小説『シャーロック・ホームズ氏の素敵な冒険』

2012-03-20 22:28:47 | 映画・舞台等関連情報や雑感

シャーロック・ホームズ氏の素敵な冒険―ワトスン博士の未発表手記による (扶桑社ミステリー)
ニコラス・メイヤー
扶桑社


「本」ではなくこのカテゴリーで。
古今東西シャーロック・ホームズ物のパロディ、パスティーシュは山ほど出ていますが(ガイ・リッチー監督による二作品も或る意味二次創作だと思う)おそらく最も有名かつ作品としての完成度も高いのが、映画製作者・監督・脚本家としても知られるニコラス・メイヤーのこの小説だと思います。
原作が出版されたのは1974年、日本では翌75年に立風書房から刊行され、その後、1988年に上記扶桑社ミステリー文庫に収められましたが、残念ながら現在は増刷されていないようです。

まず、表紙及び中表紙のタイトル表記が
ワトソン博士の未発表手記による シャーロック・ホームズ氏の素敵な冒険
また著者名も
「故 J. H. ワトソン博士著 ニコラス・メイヤー編」
となっているなど、遊び心に溢れています。
内容も、それ以前のシャーロキアンの研究成果を随所に取り入れています。話の序盤で明らかになるネタなので書いてしまいますが、根本にあるのは「モリアーティ教授=ホームズの妄想」説です。
その妄想及びコカイン依存が看過し難いレベルとなったため、ワトソンとシャーロックの兄マイクロフトが、彼を治療に連れて行ったのが、ウィーンのジークムント・フロイト博士の所だった──という展開も秀逸。
なぜホームズがそんな妄想を抱くに到ったか、ということについては触れないでおきます。ヨーロッパで新たな事件に巻き込まれるホームズとワトソンの活躍も見どころ。
大胆な設定ながら、全体を通してコナン・ドイルの原作シリーズやキャラクターへの深い愛情が感じられる傑作です。
私にとってメイヤーは映画版『スター・トレック』シリーズ(もちろんオリジナルキャストの方)の脚本、監督、製作者としても馴染み深い人でもあり、勝手に親近感を抱いております。

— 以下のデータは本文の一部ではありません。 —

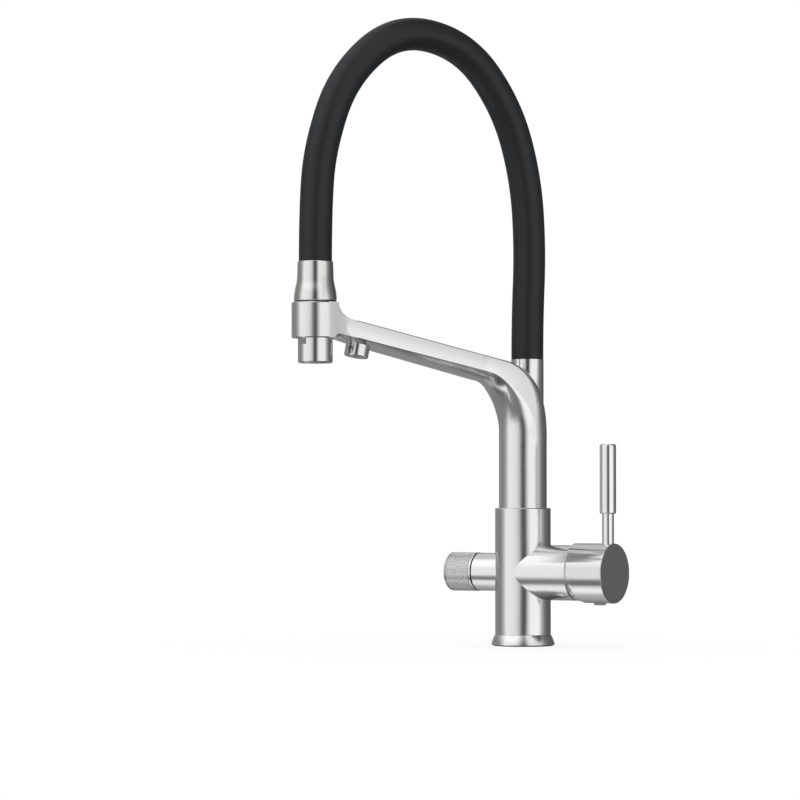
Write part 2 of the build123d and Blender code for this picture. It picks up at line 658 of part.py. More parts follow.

そしてこの『素敵な冒険』、メイヤー自身の脚色、ハーバート・ロス監督により『シャーロック・ホームズの素敵な挑戦』として映画化もされています。
アマゾンを覗いて見ても、DVD化はされていないようで残念──と思っていたら、allcinema SELECTION の一つとして2月末に発売されていたんですね!→こちら

というわけで申し込むことにしました。実は映画の方は観たことないんですよ。キャスティングがシブイですねー!これで長年の悲願が叶えられます。